Nicola Lauré al-Samarai

/ 6 Minuten zu lesen

Die Geschichte Schwarzer Menschen während des Nationalsozialismus könnte sehr einfach dargestellt werden: als Geschichte der damaligen Rassenpolitik, die physische Vernichtung zur Folge hatte. Aber diese Sichtweise ist zu einfach. Sie wird den vielschichtigen Lebenswegen von Kolonialmigranten, Rheinlandkindern oder Einzelfamilien kaum gerecht.

Die Geschichte Schwarzer Menschen während des Nationalsozialismus könnte sehr einfach dargestellt werden: als eine Geschichte, die soziale Isolierung, Sterilisation oder mögliche physische Vernichtung zur Folge haben konnte. Doch spiegelt diese Sichtweise weder die historischen Fakten wider, noch wird sie den vielschichtigen und oft verschlungenen Lebenswegen der Menschen gerecht. Die Forschungsarbeiten der letzten Jahre machen deutlich, dass nur die Einbeziehung verschiedener Perspektiven eine differenzierte Beschreibung erlaubt.

Eltern des Zeitzeugen Theodor Wonja Michael, 1914. (© Privatarchiv Paulette Reed-Anderson)

Schwarze Deutsche Geschichte besitzt – wie jede andere Gemeinschaftsgeschichte auch – eine eigene Chronologie. Daher ist es von großer Bedeutung, besondere Eckdaten freizulegen und miteinander zu verbinden. Anders als bei anderen verfolgten Gruppen weisen die deutsche Kolonialzeit 1884-1918, die Weimarer Republik 1918-33 und der Nationalsozialismus 1933-45 im Hinblick auf die zunehmende Entrechtung und Verfolgung von Schwarzen Menschen wichtige Kontinuitäten auf. Bedeutsam ist ebenfalls, dass die Erfahrungen Schwarzer Menschen sehr facettenreich und zum Teil widersprüchlich sind, da unterschiedliche Gruppen existierten. Neben dauerhaft hier lebenden Afro-Deutschen sowie afrikanischen Migrantinnen und Migranten gab es auch Afro-Europäerinnen und –Europäer, Afro-Amerikanerinnen und -Amerikaner, die sich, z.B. als Entertainer oder Studierende nur zeitweilig im Land aufhielten. Die jeweilige Herkunftsgeschichte hatte Konsequenzen für den Charakter der nationalsozialistischen Verfolgung, der sowohl von rassenpolitischen Vorgaben als auch von außenpolitischen Interessen bestimmt war.

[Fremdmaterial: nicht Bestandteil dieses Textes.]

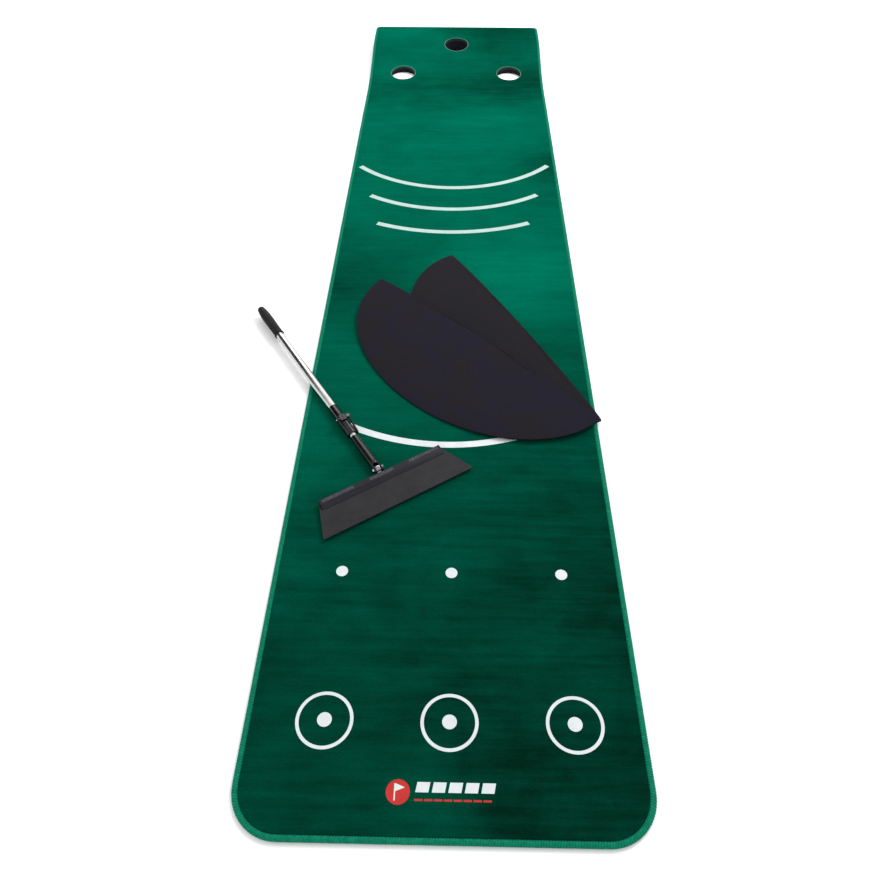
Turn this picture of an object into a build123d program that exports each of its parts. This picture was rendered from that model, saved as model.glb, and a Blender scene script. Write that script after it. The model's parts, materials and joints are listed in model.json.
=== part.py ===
from build123d import *
import math
import os

# Practice putting mat: a long cut-pile mat whose far end climbs a foam ramp to three cups, with two
# loose foam pads that make a break under the mat, and a telescopic tool that grooms the pile.
# Millimetres. +X runs across the mat, +Y along it towards the cups and +Z up. The origin is on the
# floor, at the centre of the mat's footprint. The tool and the pads lie on the mat, as put down.

os.makedirs("parts", exist_ok=True)

# ---- mat ----
mat_length = 3000.0
mat_width = 650.0
backing_thick = 2.0
pile_thick = 6.0
binding_width = 10.0
near_corner_radius = 80.0
far_corner_radius = 18.0

# ---- ramp under the far end, and the cups cut through it ----
ramp_start = 1020.0  # where the mat leaves the floor, along Y
ramp_angle = 11.0
ramp_foot_radius = 1000.0
ramp_straight = 122.0
ramp_brow_radius = 400.0
ramp_toe = 2.0  # thickness of the foam's front edge
cup_radius = 45.0
side_cup_x = 200.0
side_cup_y = 1150.0
centre_cup_y = 1337.0

# ---- foam break pads ----
pad_length = 706.0
pad_depth = 248.0
pad_rim = 3.0
pad_thick = 20.0
pad_shoulder_height = 13.2  # where the crown starts to flatten
pad_shoulder_share = 0.72  # size of the section there, to the pad's outline
pad_crown_share = 0.35  # size of the flat at the top
pad_tip_radius = 5.0
rear_pad_corner = (-1.7, -25.7)  # far end of its straight side
rear_pad_heading = -61.4
front_pad_corner = (-185.0, -165.8)
front_pad_heading = -43.6

# ---- groomer: where it lies ----
pivot_x = -147.8
pivot_y = -801.3
tool_heading = 33.0  # of the head's length, from +X

# ---- groomer head ----
head_front = 344.0
head_back = 282.0
head_depth = 86.0
head_gap = 12.0  # from the head's back edge to the pivot
plate_thick = 3.0
plate_corner = 3.0
brush_thick = 5.0
brush_inset = 6.0
bar_depth = 22.0
bar_height = 6.0
bar_flat = 12.0
bar_lip = 1.0
bar_edge_radius = 0.8
rib_width = 8.0
rib_proud = 0.6
rib_sink = 1.0
rib_pitch = 2.5
rib_groove = 1.0
centre_rib_length = 54.0
side_rib_length = 70.0
side_rib_x = 100.0
head_screw_places = (-90.0, -30.0, 0.0, 30.0, 90.0)
head_screw_back = 8.0  # from the head's back edge
head_screw_radius = 1.5
head_screw_head_radius = 3.0
head_screw_length = 6.0

# ---- pivot between head and handle ----
pivot_radius = 2.5
eye_radius = 7.5
eye_width = 10.0
stem_thick = 4.0
stem_length = 14.0  # inside the clamp bar
fork_radius = 9.0
fork_width = 18.0
fork_slot_depth = 10.5
bolt_head_radius = 4.2
bolt_head_height = 2.4
bolt_head_taper = 20.0
pivot_nut_across = 8.0
pivot_nut_height = 3.5
washer_thick = 0.8
washer_radius = 4.8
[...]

Kolonialmigrantinnen und -migranten und ihre Angehörigen

Die seit dem Ende des 19. Jahrhunderts und damit am längsten in Deutschland lebende Gruppe sind die Kolonialmigranten, die sich selbst "Landsleute" nennen. Ihre Anwesenheit knüpft sich an die gewaltsame Inbesitznahme deutscher Kolonien auf dem afrikanischen Kontinent im Zuge der Bismarckkonferenz 1884/85 und diese initiierte eine Migrationsbewegung im Zuge derer vornehmlich afrikanische Männer ihren Lebensmittelpunkt nach Deutschland verlegten, kommunale Netzwerke etablierten und Familien gründeten.

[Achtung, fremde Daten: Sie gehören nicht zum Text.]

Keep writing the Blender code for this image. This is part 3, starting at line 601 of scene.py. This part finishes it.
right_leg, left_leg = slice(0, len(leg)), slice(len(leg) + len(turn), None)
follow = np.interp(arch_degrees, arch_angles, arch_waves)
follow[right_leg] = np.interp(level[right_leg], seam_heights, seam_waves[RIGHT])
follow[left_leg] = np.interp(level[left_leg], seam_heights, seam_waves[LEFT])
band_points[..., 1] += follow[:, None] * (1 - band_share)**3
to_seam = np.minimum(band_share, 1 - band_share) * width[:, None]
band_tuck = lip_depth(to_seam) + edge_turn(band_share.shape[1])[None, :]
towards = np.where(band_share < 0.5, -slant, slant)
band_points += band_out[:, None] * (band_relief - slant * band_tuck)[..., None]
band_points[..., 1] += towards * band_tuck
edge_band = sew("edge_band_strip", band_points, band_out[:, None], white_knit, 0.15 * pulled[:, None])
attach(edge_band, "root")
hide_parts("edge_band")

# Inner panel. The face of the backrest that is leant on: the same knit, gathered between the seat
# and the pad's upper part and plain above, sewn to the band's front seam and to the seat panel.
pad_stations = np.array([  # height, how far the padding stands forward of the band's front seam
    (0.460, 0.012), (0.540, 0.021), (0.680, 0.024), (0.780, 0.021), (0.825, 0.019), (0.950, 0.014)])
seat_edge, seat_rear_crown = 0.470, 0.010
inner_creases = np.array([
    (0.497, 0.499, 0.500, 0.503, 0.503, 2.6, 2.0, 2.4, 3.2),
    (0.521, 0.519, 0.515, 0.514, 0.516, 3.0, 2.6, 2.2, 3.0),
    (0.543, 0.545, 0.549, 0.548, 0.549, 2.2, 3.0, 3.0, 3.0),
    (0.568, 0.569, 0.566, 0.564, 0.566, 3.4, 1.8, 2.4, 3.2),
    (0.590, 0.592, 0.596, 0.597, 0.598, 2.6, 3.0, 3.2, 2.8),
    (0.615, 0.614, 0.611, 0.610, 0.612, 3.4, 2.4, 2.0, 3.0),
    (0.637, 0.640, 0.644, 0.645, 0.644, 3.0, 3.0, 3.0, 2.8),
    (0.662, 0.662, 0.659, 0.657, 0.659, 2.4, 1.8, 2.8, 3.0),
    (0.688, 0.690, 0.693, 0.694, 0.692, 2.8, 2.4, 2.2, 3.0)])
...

Von Beginn an wurde ihre Stellung in der Mehrheitsgesellschaft von ihrem schwierigen Status als Zuwanderer bestimmt. Das bedeutete nicht nur eine sukzessive Verschärfung der rechtlichen Situation, die für Angehörige dieser Gruppe nach dem Inkrafttreten der Nürnberger Gesetze 1935 den Verlust der deutschen Staatsangehörigkeit zur Folge hatte. Erschwerend hinzu kam die Situation auf dem Arbeitsmarkt. Eine der wenigen Nischen, in der viele Kolonialmigrantinnen und -migranten sich und ihren Angehörigen das Überleben sichern konnten, waren entwürdigende Auftritte in Völkerschauen und Kolonialfilmen.

Artisten der deutschen Afrikaschau in den 1920er Jahren. (© Privatarchiv Paulette Reed-Anderson)

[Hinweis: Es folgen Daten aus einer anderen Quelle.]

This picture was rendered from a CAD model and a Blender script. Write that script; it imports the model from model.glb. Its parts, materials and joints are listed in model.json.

Im Rahmen der aufwändigen Planungen für ein zukünftiges Kolonialreich war diese Tätigkeit für die Nazis zunächst von Interesse. Die Landsleute wurden zu "lebendem Kapital" und sollten – wie etwa in der "Deutschen Afrikaschau" oder in diversen Kinofilmen – als ehemalige koloniale Untertanen an die einstige deutsche Größe erinnern. Dieser kulturpolitische Teil der nationalsozialistischen Politik eines "Kolonialismus ohne Kolonien" erklärt zwar die abwartende Haltung der offiziellen Behörden bis zu Beginn der Vierzigerjahre, dennoch wurden – wie Berichte von Zeitzeuginnen und Zeitzeugen beweisen – nicht wenige zur Zwangsarbeit verschleppt, sterilisiert und in KZs interniert.

Die Rheinlandkinder

Während die Behandlung der Kolonialmigranten sich aufgrund der widersprüchlichen behördlichen Interessenlage uneinheitlich gestaltete, erlitten die auf 600 bis 800 geschätzten afro- und asiatisch-deutschen Kinder der Rheinlandbesetzung ein gänzlich anderes Schicksal. Nach der Niederlage Deutschlands im Ersten Weltkrieg und seiner im Versailler Vertrag beschlossenen vollständigen Dekolonialisierung wurden 1919 das linke Rheinufer sowie Teile des Saarlandes und Frankfurt von französischen Truppen besetzt. Unter ihnen befanden sich etwa 10.000 Kolonialsoldaten nord- und ostafrikanischer sowie asiatischer Herkunft.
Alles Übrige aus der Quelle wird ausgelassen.